After the API has been GA'd, the list names will never be renamed. Furthermore, once a list has appeared, it will never be removed (if the list is no longer useful, it will become empty but will continue to exist). Therefore, it is appropriate to hard code these names in the Google Safe Browsing client code.

Both the hashList.get method and the hashLists.batchGet method support incremental updates. Using incremental updates saves bandwidth and improves performance. Incremental updates work by delivering a delta between client's version of the list and the latest version of the list. (If a client is newly deployed and does not have any versions available, a full update is available.) The incremental update contains removal indices and additions. The client is first expected to remove the entries at the specified indices from its local database, and then apply the additions.

Finally, to prevent corruption, the client should check the stored data against the checksum provided by the server. Whenever the checksum does not match, the client should perform a full update.

Decoding the List Content

Decoding Hashes and Hash Prefixes

All lists are delivered using a special encoding to reduce size. This encoding works by recognizing that Google Safe Browsing lists contain, conceptually, a set of hashes or hash prefixes, which are statistically indistinguishable from random integers. If we were to sort these integers and take their adjacent difference, such adjacent difference is expected to be "small" in a sense. Golomb-Rice encoding then exploits this smallness.

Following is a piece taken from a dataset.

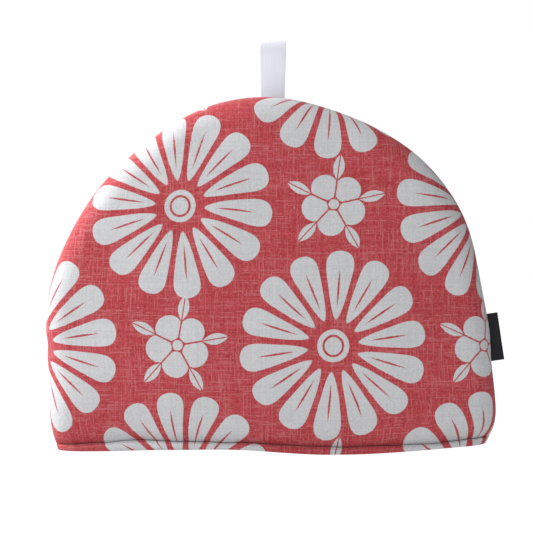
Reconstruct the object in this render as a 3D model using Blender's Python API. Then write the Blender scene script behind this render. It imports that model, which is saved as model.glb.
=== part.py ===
"""Padded tea cosy that stands open on its hem.

Two quilted cotton panels are cut as domes and sewn together round the curved edge. Each carries its own
stitched hem along the foot. A ribbon loop is caught in the seam at the top and a folded tab in the seam at
the right. Metres, +Z up, +X to the right as seen from the front, front panel towards -Y.
"""

import math

import bmesh
import bpy
import numpy as np
from mathutils import Vector
from mathutils.geometry import delaunay_2d_cdt

# Overall sizes
DOME_HEIGHT = 0.282
HALF_WIDTH = 0.179
LEG_HEIGHT = 0.057  # height up to which the plain dome's sides are upright
DOME_CENTRE_X = -0.0050  # the tab sticks out on the right, so the dome stands left of the box's middle
WIDTH_POWER = 1.8  # the dome above the legs is |x/a|^1.8 + |z/b|^2.6 = 1
HEIGHT_POWER = 2.6

# The padded wall
WALL = 0.009
EDGE_REACH = 0.018  # how far in from the outline the rounded edge runs
EDGE_DEPTH = 0.014
SEAM_SET_IN = 0.0026  # the seam lies this far inside the outline
INNER_SEAM_SET_IN = 0.0095
SEAM_GAP = 0.00015  # from the middle plane to each panel's seam face
CROWN = 0.033  # how far the middle of a panel stands forward of its rounded edge
CROWN_LOST_WITH_HEIGHT = 0.25

# The mesh that carries each panel
COLUMN_SPACING = 0.0105  # along the rounded edge
COLUMN_CLEAR = 0.0030  # a regular column this near to a pocket's own column is left out
LATTICE_SPACING = 0.0155  # on the open face
LATTICE_CLEAR = 0.0070  # from the lattice to the rounded edge
ROLL_STEPS = 6  # from the seam to the open face
ROLL_SAMPLES = 200
OUTLINE_SAMPLES = 900
SLIVER = 1e-9  # square metres, below which a triangle of the flat cut is a line
TINY = 1e-6
SHARP_EDGE = math.radians(50.0)
BELOW_FOOT = 0.020  # the outline is drawn on this far below the table, so that its normals hold at the foot

# Hem profile: height above the foot, and how far the outer and the inner face lie behind the panel's face
HEM_ROWS = (
    # height, outer, inner
    (0.0000, 0.0041, 0.0072),
    (0.0008, 0.0030, 0.0082),
    (0.0024, 0.0019, 0.0088),
    (0.0044, 0.0019, 0.0086),
    (0.0058, 0.0026, 0.0080),
    (0.0066, 0.0036, 0.0074),
    (0.0080, 0.0021, 0.0077),
    (0.0110, 0.0010, 0.0083),
    (0.0160, 0.0003, 0.0088),
    (0.0240, 0.0000, WALL),
)

# The outline's unevenness, by angle about the middle of the legs' top, counter-clockwise from +X
OUTLINE_PUSHES = (
    # degrees, spread in degrees, push outwards
    (-9.0, 6.0, +0.0014),
    (11.0, 4.0, +0.0008),
    (23.0, 9.0, -0.0042),
    (40.0, 6.0, +0.0014),
    (54.0, 8.0, +0.0022),
    (77.0, 6.0, -0.0008),
    (103.0, 9.0, +0.0022),
    (119.0, 9.0, -0.0028),
    (138.0, 7.0, -0.0010),
    (154.0, 5.0, +0.0006),
    (163.0, 10.0, +0.0026),
    (177.0, 7.0, -0.0016),
    (188.0, 7.0, -0.0020),
)
FOOT_DRAWN_IN = 0.0085
FOOT_DRAWN_BELOW = 0.036

# Where the hem's foot rises clear of the table
FRONT_HEM_LIFTS = (
    # x, reach, lift
    (+0.190, 0.110, 0.0058),
    (-0.070, 0.088, 0.0030),
)
BACK_HEM_LIFTS = (
    (+0.190, 0.110, 0.0058),
    (+0.010, 0.080, 0.0016),
)

# Soft dents in each panel: x, height, reach in x, reach in height, depth
FRONT_DENTS = (
    (+0.148, 0.122, 0.020, 0.024, 0.0030),
    (-0.106, 0.016, 0.016, 0.012, 0.0014),
    (-0.052, 0.256, 0.024, 0.016, 0.0016),
    (+0.058, 0.254, 0.018, 0.020, 0.0020),
    (+0.035, 0.018, 0.030, 0.012, 0.0010),
    (-0.132, 0.150, 0.026, 0.030, 0.0012),
    (+0.020, 0.140, 0.060, 0.050, 0.0016),
)
BACK_DENTS = (
    (-0.120, 0.098, 0.036, 0.030, 0.0022),
    (+0.086, 0.020, 0.024, 0.012, 0.0012),
    (+0.018, 0.248, 0.030, 0.018, 0.0018),
    (+0.050, 0.150, 0.070, 0.040, 0.0018),
)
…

Suppose that three host-suffix path-prefix expressions, namely a.example.com/, b.example.com/, and y.example.com/, are to be transmitted using 4-byte hash prefixes. Further suppose that the Rice parameter, denoted by k, is chosen to be

  1. The server would start by calculating the full hash for these strings, which are, respectively:
291bc5421f1cd54d99afcc55d166e2b9fe42447025895bf09dd41b2110a687dc  a.example.com/
1d32c5084a360e58f1b87109637a6810acad97a861a7769e8f1841410d2a960c  b.example.com/
f7a502e56e8b01c6dc242b35122683c9d25d07fb1f532d9853eb0ef3ff334f03  y.example.com/

The server then forms 4-byte hash prefixes for each of the above, which is the first 4 bytes of the 32-byte full hash, interpreted as big-endian 32-bit integers. The big endianness refers to the fact that the first byte of the full hash becomes the most significant byte of the 32-bit integer. This step results in the integers 0x291bc542, 0x1d32c508, and 0xf7a502e5.

It is necessary for the server to sort these three hash prefixes lexicographically (equivalent to numerical sorting in big endian), and the result of the sorting is 0x1d32c508, 0x291bc542, 0xf7a502e5. The first hash prefix is stored unchanged in the first_value field.

The server then calculates the two adjacent differences, which are 0xbe9003a and 0xce893da3 respectively. Given that k is chosen to be 30, the server splits these two numbers into the quotient parts and remainder parts that are 2 and 30 bits long respectively. For the first number, the quotient part is zero and the remainder is 0xbe9003a; for the second number, the quotient part is 3 because the most significant two bits are 11 in binary and the remainder is 0xe893da3. For a given quotient q it is encoded into (1 << q) - 1 using exactly 1 + q bits; the remainder is encoded directly using k bits. The quotient part of the first number is encoded as 0, and the remainder part is in binary 001011111010010000000000111010; the quotient part of the second number is encoded as 0111, and the remainder part is 001110100010010011110110100011.

When these numbers are formed into a byte string, little endian is used. Conceptually it may be easier to imagine a long bitstring being formed starting from the least significant bits: we take the quotient part of the first number and prepend the remainder part of the first number; we then further prepend the quotient part of the second number and prepend the remainder part. This should result in the following large number (linebreaks and comments added for clarity):

001110100010010011110110100011 # Second number, remainder part
0111 # Second number, quotient part
001011111010010000000000111010 # First number, remainder part
0 # First number, quotient part

Written in a single line this would be

00111010001001001111011010001101110010111110100100000000001110100

Obviously this number far exceeds the 8 bits available in a single byte. The little endian encoding then takes the least significant 8 bits in that number, and outputs it as the first byte which is 01110100. For clarity, we can group the above bitstring into groups of eight starting from the least significant bits:

0 01110100 01001001 11101101 00011011 10010111 11010010 00000000 01110100

The little endian encoding then takes each byte from the right and puts that into a bytestring:

01110100
00000000
11010010
10010111
00011011
11101101
01001001
01110100
00000000

It can be seen that since we conceptually prepend new parts to the large number on the left (i.e. adding more significant bits) but we encode from the right (i.e. the least significant bits), the encoding and decoding can be performed incrementally.

This finally results in

additions_four_bytes {
  first_value: 489866504
  rice_parameter: 30
  entries_count: 2
  encoded_data: "t\000\322\227\033\355It\000"
}

The client simply follows the above steps in reverse to decode the hash prefixes.

Decoding Removal Indices

Removal indices are encoded using the exact same technique as above using 32-bit integers.

Update Frequency

The client should inspect the server's returned value in the field minimum_wait_duration and use that to schedule the next update of the database. This value is possibly zero (the field minimum_wait_duration is completely missing), in which case the client SHOULD immediately perform another update.